Jeff Adams is a Canadian Paralympian who gave a corporate motivational speech to my company offsite this past summer. Through his speech, he talked about "searching for excellence" in sports and how that relates to the business world. What I connected with the most was when he talked about goal races -- performing on the world's stage, when all cameras and eyes were on him -- he also related to us that he enjoyed the most about the process was the training.

Everyday I train, he told us, six years after he retired from a 20-year career. When you train, you're alone, nothing to drive you but yourself. When you train, you focus on all the parts that need to improve so you can perform at the top of your abilities.

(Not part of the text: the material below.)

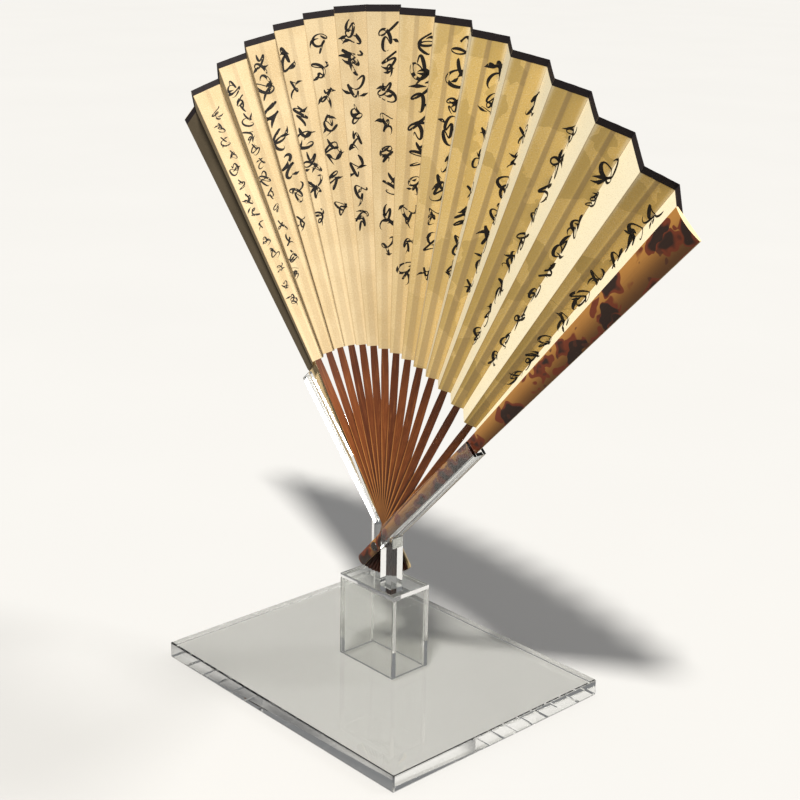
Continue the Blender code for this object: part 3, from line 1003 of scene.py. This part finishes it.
def dress_stand():
    """Every sheet of the stand in clear acrylic."""
    clear, edge = acrylic_material(), acrylic_edge_material()
    for name, node in NODES.items():
        if body_of(name) == "stand":
            dress(node, clear, edge, ACRYLIC_EASE)


def dress_ribs():
    """Each rib in its own tone of the wood."""
    tones = np.random.default_rng(RIB_SEED)
    edge = rib_edge_material()
    lines = [stick_line(name)[0] for name in RIB_NAMES + ["guard_front"]]
    for name, line, next_line in zip(RIB_NAMES, lines, lines[1:]):
        wood = rib_material(name.replace("rib", "rib_wood"), float(tones.random()), line, next_line)
        dress(NODES[name], wood, edge, RIB_EASE)


# Stage


def build_floor():
    signs = ((-1, -1), (1, -1), (1, 1), (-1, 1))
    corners = [(x * FLOOR_REACH, y * FLOOR_REACH, 0) for x, y in signs]
    floor = link("floor", mesh_of("floor", corners, [(0, 1, 2, 3)]), floor_material())
    floor.location.z = -FLOOR_DROP


def build_world():
    """A dim sky that lights the fan; the camera sees a paler backdrop instead."""
    world = bpy.data.worlds.new("studio")
    bpy.context.scene.world = world
    world.use_nodes = True
    tree = world.node_tree
    dim = tree.nodes["Background"]
    dim.inputs["Color"].default_value = rgb(0.96, 0.98, 1.0)
    dim.inputs["Strength"].default_value = AMBIENT
    pale = tree.nodes.new("ShaderNodeBackground")
    pale.inputs["Color"].default_value = rgb(1.0, 0.98, 0.94)
    pale.inputs["Strength"].default_value = BACKDROP
    seen = tree.nodes.new("ShaderNodeLightPath").outputs["Is Camera Ray"]
    both = tree.nodes.new("ShaderNodeMixShader")
    tree.links.new(seen, both.inputs[0])
    tree.links.new(dim.outputs[0], both.inputs[1])
    tree.links.new(pale.outputs[0], both.inputs[2])
    tree.links.new(both.outputs[0], tree.nodes["World Output"].inputs["Surface"])


def sun_light(name, toward, strength, spread, colour):
    """A far soft light that shines along toward, from a disc of spread degrees."""
    lamp = bpy.data.lights.new(name, "SUN")
    lamp.energy = strength
    lamp.angle = math.radians(spread)
    lamp.color = colour
    item = bpy.data.objects.new(name, lamp)
    bpy.context.scene.collection.objects.link(item)
    item.rotation_mode = "QUATERNION"
    item.rotation_quaternion = Vector(toward).to_track_quat("-Z", "Y")


def build_lights():
    """A key light from nearly overhead, and a fainter one from behind."""
    sun_light("key", KEY_TOWARD, 6.0, 6, (1.0, 0.97, 0.91))
    sun_light("back", BACK_TOWARD, 1.3, 12, (1.0, 0.98, 0.95))


def build_camera():
    data = bpy.data.cameras.new("camera")
    data.sensor_width = SENSOR
    data.lens = CAMERA_LENS
    camera = bpy.data.objects.new("camera", data)
    bpy.context.scene.collection.objects.link(camera)
    turn = (Matrix.Rotation(CAMERA_YAW, 4, "Z")
            @ Matrix.Rotation(math.pi / 2 - CAMERA_PITCH, 4, "X")
            @ Matrix.Rotation(CAMERA_ROLL, 4, "Z"))
    camera.matrix_world = Matrix.Translation(CAMERA_PLACE) @ turn
    bpy.context.scene.camera = camera


def set_looks():
    """Plain colours, and enough light paths for thick clear plates."""
    scene = bpy.context.scene
    scene.view_settings.view_transform = "Standard"
    scene.cycles.max_bounces = CLEAR_BOUNCES
    scene.cycles.glossy_bounces = CLEAR_BOUNCES
    scene.cycles.transmission_bounces = CLEAR_BOUNCES
    scene.cycles.caustics_refractive = False
    scene.cycles.caustics_reflective = False


build_camera()
build_floor()
build_world()
build_lights()
set_looks()
PAPER, EDGING = paper_material(), edging_material()
build_leaf(PAPER, EDGING, ink_material())
build_guards(bamboo_material(), bamboo_cut_material(), PAPER, EDGING)
build_rivet(rivet_material())
dress_stand()
dress_ribs()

But however that goal day unfolds -- race day, Olympics medal day, your first marathon -- it's every day before and every day after that defines you.

While the often-euphoric feeling associated with race day magic is hard to be beat, it's the every other day that nurtures the runner in me. I thought it was a rare thought at first, but the more runners I'm meeting, I'm hearing similar themes.

Training gets me up at 5:30 a.m. to fit in a run before work. Training gets me to put on my running gear right after the work day is complete. It gets me to flush out the schedule, urges me out the door on an early Sunday morning, and training makes -20C runs seem not only doable, but logical. Running offseason is wonderful, but it lacks the structure that the type-A self needs. I liken it to doing a strength workout without a good idea of what your sets or routine look like.

Committing to training is even more important than following a schedule. Training I associate with the words "commitment," "dedication" and "passion" even as I think of the words "escape," "pain," "hard work" and "disconnecting." Training pushes me beyond my comfort level. It has made me a better runner but at the same time turned me into a runner who loves running as much for the hard work as it is to simply run. In training partners, I'm finding people who feel the same. I no longer feel like the lone guy who just loves to run -- there are many more of us.